Response Filtering: Unlike prompt-based defenses, which may degrade the quality of responses, AutoDefense applies filtering post-response generation to circumvent malicious inputs.
Adaptability and Integration: The system is designed to leverage various LLMs, including smaller, cost-effective models, reinforcing its applicability across diverse operational contexts. This adaptability allows easy integration of other defense methods, such as Llama Guard, into its framework.

Experimental Evaluation

The paper substantiates its claims through extensive experimentation involving a variety of harmful prompts and open-source LLMs.
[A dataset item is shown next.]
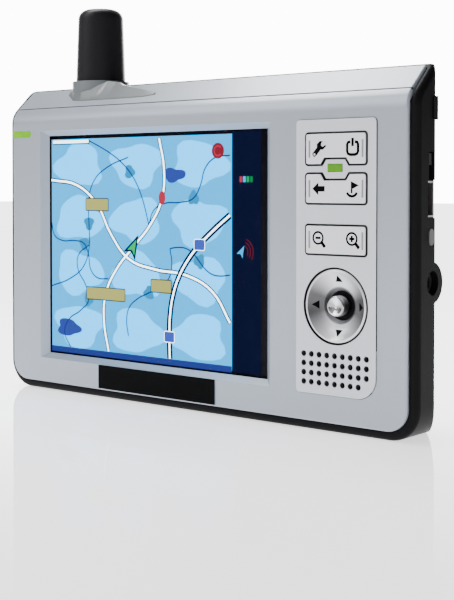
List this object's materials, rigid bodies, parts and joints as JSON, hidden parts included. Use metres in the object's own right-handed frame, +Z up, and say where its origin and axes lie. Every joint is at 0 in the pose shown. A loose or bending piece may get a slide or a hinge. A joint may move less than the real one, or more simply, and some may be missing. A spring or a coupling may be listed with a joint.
{
  "type": "handheld satellite navigation unit",
  "caption": "Pocket navigation unit: silver front with a recessed colour display, rocker keys, a small stick and speaker grille, dark sloped back, and a stub aerial on top.",
  "frame": {"origin": "middle of the unit's footprint, on the surface that it stands on", "axes": "+X to the right as the display is read, +Y from the front to the back, +Z up"},
  "size_m": [0.1286, 0.0251, 0.1009],
  "materials": {
    "shell_silver": "satin silver paint on moulded plastic",
    "shell_dark": "fine-grained dark grey plastic",
    "panel_silver": "lighter silver paint",
    "key_silver": "light silver paint with printed signs",
    "dish_silver": "satin silver",
    "stick_metal": "satin chrome plating",
    "steel": "plain sheet steel",
    "rubber_black": "matt",
    "rubber_grey": "matt silicone",
    "circuit_board": "green solder mask",
    "lens_green": "translucent green",
    "light_green": "translucent bright green",
    "led_body": "clear resin",
    "window_glass": "clear, polished",
    "display": "lit colour display",
    "white_plastic": "plain moulded",
    "flex_film": "amber film with copper tracks",
    "chip_black": "moulded",
    "brass": "turned",
    "battery_foil": "laminated foil pouch",
    "cloth_black": "fine acoustic cloth",
    "paper_cone": "thin pressed film",
    "button_grey": "light grey",
    "card_blue": "dark blue moulded",
    "fairing_silver": "satin silver paint",
    "antenna_dark": "satin with fine grain",
    "ceramic_white": "glazed ceramic with copper bands",
    "screw_steel": "blackened",
    "badge_black": "gloss, left blank",
    "label_film": "printed film, left blank"
  },
  "bodies": {
    "root": {"front_shell": "shell_silver", "rear_shell": "shell_dark", "seam_gasket": "rubber_black", "key_panel": "panel_silver", "nav_dish": "dish_silver", "stick_boot": "rubber_black", "nav_switch": "steel", "key_mat": "rubber_grey", "key_domes": "steel", "key_board": "circuit_board", "status_lens": "lens_green", "status_led": "led_body", "side_light_pipe": "light_green", "side_led": "led_body", "glass_seal": "rubber_black", "window_glass": "window_glass", "lcd_panel": "display", "lcd_backlight": "white_plastic", "lcd_bracket": "steel", "lcd_flex": "flex_film", "flex_connector": "white_plastic", "main_board": "circuit_board", "processor": "chip_black", "memory_chips": "chip_black", "gps_shield": "steel", "antenna_connector": "brass", "battery_cell": "battery_foil", "battery_pad": "rubber_grey", "battery_flex": "flex_film", "speaker_frame": "chip_black", "speaker_cloth": "cloth_black", "speaker_cone": "paper_cone", "speaker_magnet": "steel", "usb_socket": "steel", "audio_jack": "chip_black", "side_switch": "chip_black", "slide_switch": "steel", "card_socket": "steel", "antenna_pedestal": "fairing_silver", "antenna_cap": "antenna_dark", "antenna_element": "ceramic_white", "antenna_feed": "rubber_black", "case_screws": "screw_steel", "board_screws": "screw_steel", "threaded_inserts": "brass", "badge_plate": "badge_black", "rear_label": "label_film"},
    "power_key": {"key_settings_power": "key_silver"},
    "back_key": {"key_back_flag": "key_silver"},
    "zoom_key": {"key_zoom": "key_silver"},
    "stick_press": {"stick_carrier": "steel"},
    "stick_gimbal_ring": {"stick_gimbal": "steel"},
    "stick": {"stick_cap": "stick_metal"},
    "side_button_body": {"side_button": "button_grey"},
    "slide_knob_body": {"slide_knob": "chip_black"},
    "card": {"memory_card": "card_blue"}
  },
  "joints": [
    {"name": "power_key_rock", "type": "hinge", "parent": "root", "child": "power_key", "pos_m": [0.0439, -0.0099, 0.06245], "axis": [0, 0, 1], "range_deg": [-2.5, 2.5], "stiffness_Nm_per_rad": 0.16},
    {"name": "back_key_rock", "type": "hinge", "parent": "root", "child": "back_key", "pos_m": [0.0439, -0.0099, 0.0536], "axis": [0, 0, 1], "range_deg": [-2.5, 2.5], "stiffness_Nm_per_rad": 0.16},
    {"name": "zoom_key_rock", "type": "hinge", "parent": "root", "child": "zoom_key", "pos_m": [0.0439, -0.0099, 0.0424], "axis": [0, 0, 1], "range_deg": [-2.5, 2.5], "stiffness_Nm_per_rad": 0.16},
    {"name": "stick_push", "type": "slide", "parent": "root", "child": "stick_press", "axis": [0, 1, 0], "range_m": [0, 0.0003], "stiffness_N_per_m": 4000},
    {"name": "stick_up_down", "type": "hinge", "parent": "stick_press", "child": "stick_gimbal_ring", "pos_m": [0.04398, -0.0067, 0.028], "axis": [1, 0, 0], "range_deg": [-5, 5], "stiffness_Nm_per_rad": 0.06},
    {"name": "stick_left_right", "type": "hinge", "parent": "stick_gimbal_ring", "child": "stick", "pos_m": [0.04398, -0.0067, 0.028], "axis": [0, 0, 1], "range_deg": [-5, 5], "stiffness_Nm_per_rad": 0.06},
    {"name": "side_button_press", "type": "slide", "parent": "root", "child": "side_button_body", "axis": [1, 0, 0], "range_m": [-0.0005, 0], "stiffness_N_per_m": 3000},
    {"name": "slide_switch_travel", "type": "slide", "parent": "root", "child": "slide_knob_body", "axis": [0, 0, 1], "range_m": [-0.003, 0]},
    {"name": "card_pull", "type": "slide", "parent": "root", "child": "card", "axis": [0, 0, 1], "range_m": [-0.0008, 0.026]}
  ]
}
The results reveal:

A significant reduction in the Attack Success Rate (ASR). For instance, employing AutoDefense with LLaMA-2-13b reduced the ASR on GPT-3.5 from 55.74% to 7.95%.
Maintenance of high accuracy in handling regular user requests, with an overall accuracy rate of 92.91%, ensuring minimal interruption to legitimate interactions.
Demonstrated efficacy in the flexibility of agent configurations, with a particular emphasis on three-agent systems achieving optimal results.

Implications and Future Directions

The paper’s findings have profound theoretical and practical implications. The multi-agent approach challenges the conventional, monolithic LLM defense architecture, hinting at the superior effectiveness of modular and collective defense strategies.

Practically, AutoDefense offers a scalable, resource-efficient solution for enhancing the robustness of LLM deployments against malicious exploitation. This multilayered strategy ensures that improved safety does not come at the cost of performance on benign tasks.

Looking forward, the work suggests further exploration into dynamic communication patterns within multi-agent systems and the incorporation of additional advanced defense methodologies could refine and enhance the effectiveness of such frameworks even more. The multi-agent strategy, with its integrative potential, positions itself as a promising frontier in fortifying AI systems against increasingly sophisticated adversarial techniques.

In conclusion, "AutoDefense: Multi-Agent LLM Defense against Jailbreak Attacks" provides a compelling advancement in the field of AI safety, setting a robust foundation for future research and development in defending machine intelligence against adversarial manipulation.